Last week I was watching television in my apartment when I heard a knock on my door. Peeking out the window before answering the door, I noticed two men dressed in suits standing in my muddy driveway. I approached the door with caution and upon opening it a bit I noticed that the men weren’t government officials, lawyers or investigators. They were door-to-door religion peddlers.
Unlike the other men in suits I mentioned, religion peddlers don’t pack a punch, they just irritate you. Here’s your SAT analogy: Door to door religion : men in suits :: black flies : stinging insects.
For the fourth time this year I politely accepted literature designed to “save my soul” and politely discarded it in the kitchen trash can.
A few days later I was frantically typing a paper in the Union computer cluster when I was approached by a man in a gorilla suit (this is no joke, or play on words…read this literally: A man(?) in a gorilla suit.) Gorilla Boy was handing out invitations to an anti-Darwin lecture on campus that was sponsored by the Campus Crusade for Christ. I recognized the group as the same people who had been flooding the letters to the editor folder on FirstClass with their thoughts on our institution teaching evolution.
Although Gorilla Boy interrupted my attempt to frantically finish an anthropology (irony?) paper, I remained calm. Like I often have in the past, I decided to take my issue public with an opinion column. As I write this, I am overcome with feelings of deja vu.
It was this time last spring that I wrote an article condemning local religious groups for pamphleteering my car with “You’re gonna burn in hell” literature. This year they have forgone the politeness of avoiding me and instead peddled their beliefs face to face with circus tricks and cheap suits.
Okay, okay, I understand. Creationist religion is threatened by a fossil record that tears apart their belief system, their framework. But let’s be serious for a minute … monkey costumes and scare tactics designed to shame us into church? Give me a break, is this 1930s Tennessee?
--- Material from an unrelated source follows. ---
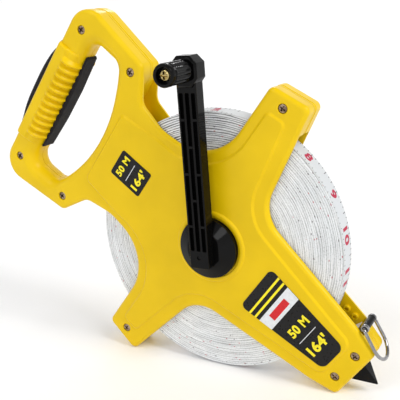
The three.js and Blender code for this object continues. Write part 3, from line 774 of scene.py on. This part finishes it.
def opening_wall(bm, side):
    """The wall of the hand opening: a small fillet towards the spool, and a large one round the grip."""
    outline = hand_opening()
    fillets = [OPENING_FILLET + (GRIP_FILLET - OPENING_FILLET) * smooth_step(point.x, *FILLET_CHANGE)
               for point, _ in outline]
    profiles = [[(0, side * SEAM), *quarter(0, side * (RIM_FACE - fillet), fillet, side, 9)]
                for fillet in fillets]
    return wall(bm, outline, *profiles)


def shell_blank(side):
    """The outer skin of one shell, solid inside, before anything is cut away."""
    bm = bmesh.new()
    base_outer, rim_outer = outer_wall(bm, side)
    base_hole, rim_hole = opening_wall(bm, side)
    start, end = PLATEAU_SLOPE
    slope = []
    for share in shares(8):
        depth = RIM_FACE + (PLATEAU_FACE - RIM_FACE) * smooth_step(share)
        slope.append((start + (end - start) * share, side * depth))
    plateau_foot, plateau_top = wall(bm, symmetric(PLATEAU), slope)
    fill(bm, base_outer, base_hole)
    fill(bm, rim_outer, rim_hole, plateau_foot)
    fill(bm, plateau_top)
    return to_mesh(bm)


def grip_section():
    """The block's cross-section as (point, normal) steps in U and depth, from its inner foot over to
    its outer edge."""
    low, high, _ = GRIP_BLOCK
    across, down = GRIP_ROLL
    path = []
    for share in shares(24):
        spoke = direction(math.pi - QUARTER * share)
        place = Vector((low + across * (1 + spoke.x), GRIP_FACE - down * (1 - spoke.y)))
        path.append((place, Vector((spoke.x / across, spoke.y / down)).normalized()))
    flat = high - low - across - GRIP_EDGE
    for share in shares(16, 1):
        path.append((Vector((low + across + flat * share, GRIP_FACE)), Vector((0, 1))))
    centre = Vector((high - GRIP_EDGE, GRIP_FACE - GRIP_EDGE))
    for share in shares(8, 1):
        spoke = direction(QUARTER - QUARTER * share)
        path.append((centre + spoke * GRIP_EDGE, spoke))
    return path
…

Some of us, myself included, believe in fossil evidence. Some of us are even here to study it. How would students react if those of us who believe in the tenets of natural selection and survival of the fittest dressed up like Jesus and handed out pamphlets proclaiming “Organized religion contains no fact.”
I believe that faith is a tremendously important and a tremendously personal thing. I ,for one, am not impressed by scare tactics, parlor tricks and the like. To those reading this: Kindly take your beliefs out of my face. Hang on to your brochures and your magazines, I don’t want them, I don’t need them and I’m not interested.
Kris Healey is a senior anthropology major.